In the computer age, data took on quite a different meaning. Think about a punch card as used by one of Herman Hollerith's original tabulators installed for the 1890 census. Each hole in a punch card was a datum. But those holes only worked because they were separated by paper. They had value because they were readable, which required them to be unambiguous and discrete. No hanging chads, please!

Of course, data were never as discrete as they seem on a punch card. The hole in the card is useful because it's taken as standing for the fact that someone is or is not the head of a household, or because it is one digit in a binary number that is taken as the household's annual income. Without that symbolic context, a hole in a punch card is no more data (and no more a bit) than is a hole in a shoe through which you thread a lace. Data are only data because they come with metadata. Indeed, classical data come with two types of metadata: the label of the row it's in, and the label of the column it's in. Those labels are themselves part of a much larger symbolic context that enables them to have sense: language. A datum couldn't be a datum if it were truly isolated from its referential context.
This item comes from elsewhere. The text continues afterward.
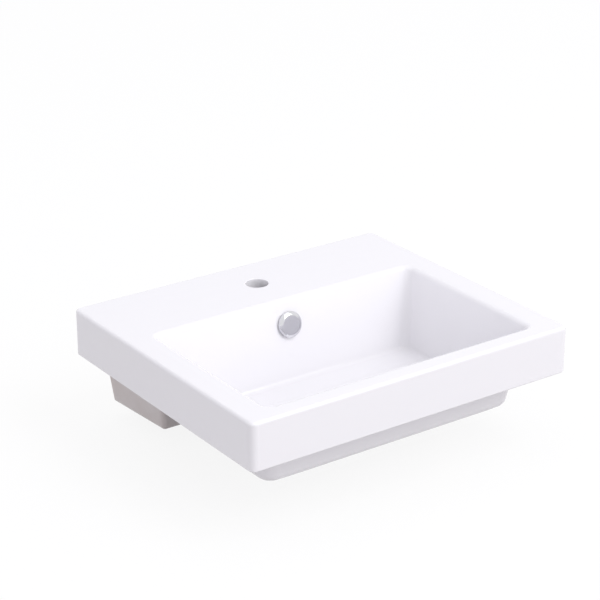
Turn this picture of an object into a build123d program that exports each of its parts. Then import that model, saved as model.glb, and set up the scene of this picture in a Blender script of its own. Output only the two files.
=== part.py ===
from build123d import *
import os
from math import cos, pi, radians, sin, tan

os.makedirs("parts", exist_ok=True)

# Frame: +X to the right seen from the front, the front faces -Y, +Z is up.
# The origin is midway between the two wall bolts, on the wall plane y = 0.

# Overall form of the china
WIDTH = 550.0
DEPTH = 470.0
APRON_HEIGHT = 72.5
BOLTS_BELOW_RIM = 105.0
CORNER_R = 10.0
RIM_EDGE_R = 5.0
APRON_EDGE_R = 2.5
APRON_WALL = 10.0
RIM_THICK = 15.0

# Mouth and inside of the bowl
SIDE_RIM = 45.0
REAR_LEDGE = 150.0
FRONT_RIM = 30.0
BOWL_DEPTH = 121.0
SIDE_DRAFT = 11.0
REAR_DRAFT = 14.0
FRONT_DRAFT = 20.0
BOWL_CORNER_R = 14.0
LIP_R = 8.0
FLOOR_FILLET_R = 8.0
FLOOR_FALL = 8.0
DRAIN_SQUARE = 92.0
DRAIN_SQUARE_R = 38.0

# Underside of the bowl
FLOOR_THICK = 10.5
UNDER_SIDE_WALL = 11.0
UNDER_FRONT_WALL = 21.0
UNDER_REAR_WALL = 12.0
UNDER_DRAFT = 9.0
UNDER_CORNER_R = 24.0
UNDER_EDGE_R = 15.0
UNDER_CORNER_FILLET = 7.0

# Wall box under the ledge, open below
BOX_HEIGHT = 98.5
BOX_DEPTH = 127.0
BOX_HALF_WIDTH = 211.5
BOX_TAPER = 4.0
BOX_DRAFT = 9.0
BOX_WALL = 11.0
BOX_EDGE_R = 8.0
BACK_WALL = 14.0

# Tap hole
TAP_HOLE_R = 17.5
TAP_HOLE_FROM_WALL = 75.0
TAP_HOLE_LIP_R = 1.5

# Wall bolts
BOLT_SPACING = 280.0
WALL_HOLE_R = 9.0
BOLT_R = 5.0
BOLT_IN_WALL = 60.0
BOLT_TIP = 8.0
BOLT_THREAD_R = 4.55
BOLT_SPARE = 7.0
BOLT_CHAMFER = 1.0
SLEEVE_CLEARANCE = 0.3
SLEEVE_FLANGE_R = 14.0
SLEEVE_FLANGE_T = 3.0
WASHER_R = 15.0
WASHER_T = 2.0
NUT_ACROSS_FLATS = 17.0
NUT_T = 8.0
NUT_CHAMFER = 0.9
THREAD_CLEARANCE = 0.05

# Overflow
OVERFLOW_DROP = 38.0
OVERFLOW_HOLE_R = 13.0
OVERFLOW_CAP_R = 19.8
OVERFLOW_CAP_GAP = 1.8
OVERFLOW_CAP_SIDE = 3.2
OVERFLOW_CAP_TOP = 7.8
OVERFLOW_CAP_FACE_R = 13.5
OVERFLOW_CAP_WALL = 1.6
OVERFLOW_CAP_CROWN = 0.55
OVERFLOW_STEM_R = 2.4
OVERFLOW_HUB_R = 4.2
OVERFLOW_SLEEVE_CLEARANCE = 0.6
OVERFLOW_SLEEVE_WALL = 1.8
OVERFLOW_SLEEVE_LENGTH = 10.0
OVERFLOW_FLANGE_R = 15.5
OVERFLOW_FLANGE_T = 1.6
OVERFLOW_SEAL_T = 1.2
OVERFLOW_SPOKE = 2.4
OVERFLOW_SPOKES = 3
SEAL_EASE = 0.3
DUCT_WIDTH = 44.0
DUCT_GAP = 11.0
DUCT_SKIN = 9.0
DUCT_RISE = 4.0
DUCT_EDGE_R = 5.0

# Waste outlet in the china
WASTE_HOLE_R = 22.5
WASTE_RECESS_R = 34.0
WASTE_RECESS_DEPTH = 4.0
WASTE_RECESS_EDGE_R = 1.0
WASTE_BOSS_R = 44.0
WASTE_BOSS_DROP = 28.0
WASTE_CHAMBER_R = 27.0
CHAMBER_DROP = 8.5
CHAMBER_HEIGHT = 10.0

# Slotted waste
FLANGE_R = 32.0
FLANGE_T = 2.6
FLANGE_EDGE_R = 1.0
SEAT_R = 25.0
SEAT_DEPTH = 1.2
TAIL_R = 20.95
TAIL_NECK_R = 20.3
TAIL_BORE_R = 18.0
TAIL_LENGTH = 60.0
TAIL_FREE = 18.0
TAIL_GROOVE = 2.5
TAIL_CHAMFER = 1.0
NECK_LENGTH = 22.0
SLOT_COUNT = 4
SLOT_WIDTH = 14.0
SLOT_HEIGHT = 8.0
SLOT_CORNER_R = 2.5
GASKET_T = 1.6
GASKET_CLEARANCE = 0.4
LOWER_GASKET_R = 34.0
LOWER_GASKET_T = 4.0
FRICTION_RING_R = 31.0
FRICTION_RING_T = 1.5
BACK_NUT_AF = 56.0
BACK_NUT_T = 8.0
BACK_NUT_CHAMFER = 1.5
CROSSBAR_DROP = 40.0
CROSSBAR_T = 5.0
CROSSBAR_SPOKE = 4.0
CROSSBAR_SPOKES = 3
HUB_R = 7.0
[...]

So, it's not surprising that at a different business conference the next week, the discussion of "open data" immediately exploded into every conceivable direction. It was not supposed to. We were supposed to be spending the day having relatively confined discussions on a relatively confined topic: What opportunities does the opening of data provide for businesses? Because the conference left room for it to move in directions the participants wanted, the discussion veered rapidly into questions the opening of data raises, including questions of privacy, authority, responsibility, transparency and trust. Once you let data out of its box—out of its cell—it immediately links up with everything it can, because that's how meaning works: One thing leads to another, and if it doesn't, it's non-sense.

Not coincidentally, that's also how links work. Once we begin to open data to new users and new applications, it inevitably gets linked. Indeed, the Linked Data standard turns data into links themselves: Data gets expressed with its metadata (the number 10 is not simply the numeral 10, but is the temperature in Bonn in centigrade), and that metadata is itself expressed as links to established, referenceable vocabularies, ontologies and authorities. The datum has value because of its links. And links—the frisky little devils—just want to go forth and multiply. If the metadata "Bonn" is expressed as a link to a geographical authority, it has now been linked to everything else that links to that geographical authority, and to everything that links to those links. The Web is a web of promiscuous semantics.

Once data is out of its box, it never goes back in. And we're the better for it.